Если сюжетный ход дает повод для столь взаимоисключающих толкований, боюсь, это говорит не только о неподготовленности зрителя. И боюсь, что применительно к германовской картине это далеко не единственная линия, допускающая произвольное количество произвольных прочтений. Была идея вручать перед просмотром либретто, но это, кажется, предполагает уже некий новый жанр. Герман как-то сказал: если тебе понадобилась в картине музыка, значит, ты недоработал как режиссер. Справедливо. Музыка у него действительно всегда строго обусловлена контекстом. Но если тебе понадобилось перед картиной раздать зрителю либретто, не означает ли это, что ты несколько переработал как режиссер?

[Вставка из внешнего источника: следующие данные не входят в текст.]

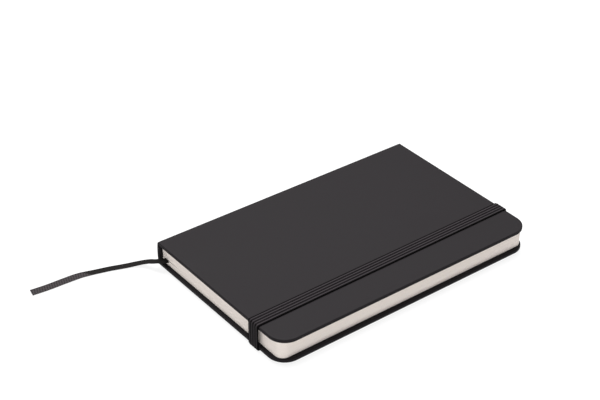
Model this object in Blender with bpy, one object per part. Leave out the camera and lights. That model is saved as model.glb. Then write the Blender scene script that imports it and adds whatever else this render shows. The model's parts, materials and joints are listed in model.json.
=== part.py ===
"""Pocket sketchbook with a hard case, sewn sections, a ribbon marker and an elastic closure.

The book lies closed on its back cover. +X runs from the spine to the fore-edge, +Y from the tail
to the head and +Z up. The origin is under the middle of the book, on the surface that it lies on.
"""

import math

import bmesh
import bpy
from mathutils import Vector

MM = 0.001

# Driving dimensions of the case.
COVER_WIDTH = 90 * MM
COVER_HEIGHT = 140 * MM
BOOK_THICKNESS = 11.9 * MM
CORNER_RADIUS = 8.3 * MM
SKIN = 0.35 * MM
BOARD = 1.0 * MM
SPINE_CARD = 0.6 * MM
GLUE_GAP = 0.05 * MM
TURN_IN = 4.0 * MM
JOINT_GAP = 0.1 * MM
BOARD_FROM_SPINE = 0.15 * MM

# Driving dimensions of the page block.
PAGE_CORNER = 4.0 * MM
PAGE_INSET_ENDS = 1.6 * MM
PAGE_INSET_FORE = 2.0 * MM
FLYLEAF = 0.15 * MM
LEAF = 0.12 * MM
LEAF_GAP = 0.04 * MM
BLOCK_CLEARANCE = 0.05 * MM
REAR_SECTIONS = 3
FRONT_SECTIONS = 7
LINING = 0.15 * MM
THREAD = 0.22 * MM
FOLD_X = 1.7 * MM
SEWING_STATIONS = 4
FIRST_STATION = 10 * MM
THREAD_MARGIN = 0.44 * MM
LINING_INSET = 1.0 * MM
FOLD_ROUNDING = 0.4

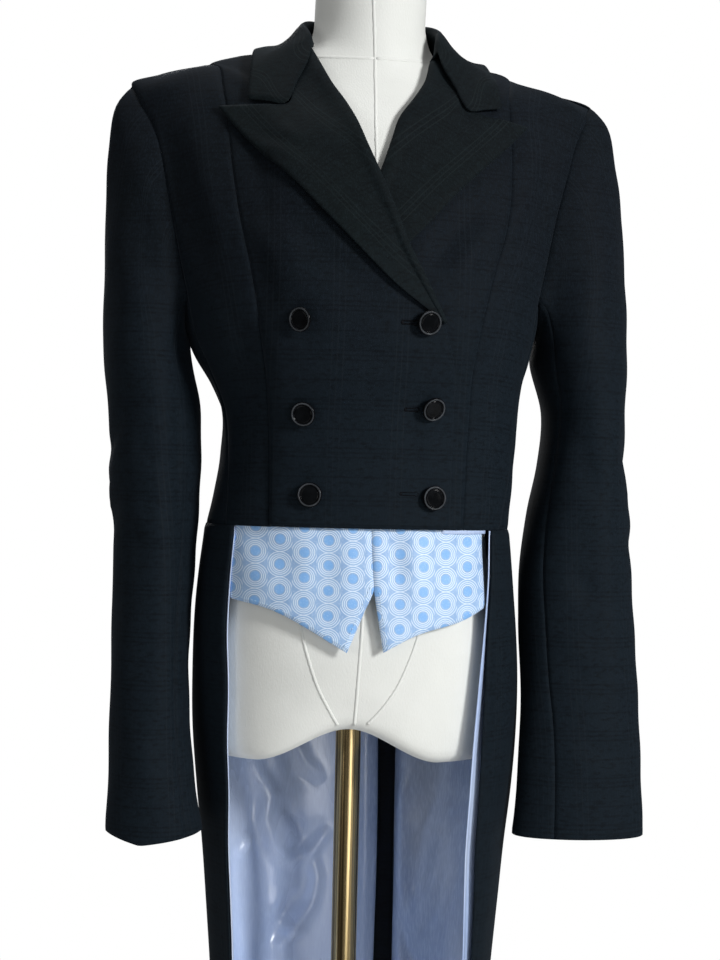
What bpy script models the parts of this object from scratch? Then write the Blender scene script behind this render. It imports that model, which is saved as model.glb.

Писать все это мне достаточно горько. Но я хочу сразу заявить свою позицию: масштаб личности и одаренности Германа действительно превосходит, на мой взгляд, все, что сегодня живет и действует в нашем кинематографе. Достаточно пяти минут разговора с ним, десяти строк из любого его с Кармалитой сценария, чтобы понять: перед нами крупнейший, исключительный талант, наделенный плюс ко всему невероятной, мучительной честностью перед собой. Мучая себя и других, он неизменно добивается поставленной, может, еще и не сформулированной, но точно ощущаемой цели. Общение с Михалковым, чтение его сценариев или экспликаций оставляет куда менее яркое впечатление. Этой ауры исключительной, глубинной, временами пугающей одаренности у Михалкова нет. Нет того умения называть вещи своими именами, той раздраженной доброжелательности, которая отличает Германа, говорящего всегда как бы нехотя, как бы вопреки лени и усталости. Михалков остроумен, блестящ, неотразим — и все-таки он не снял в своей жизни эпизода, равного по воздействию хотя бы сцене выступления Лопатина на заводе («Двадцать дней без войны»). Михалков — виртуозный профессионал, превосходный организатор, и все-таки при общении с ним и при наблюдении за ним не возникает жутковатого, не вполне объяснимого ощущения, что он больше, чем человек. С Германом это ощущение возникает немедленно.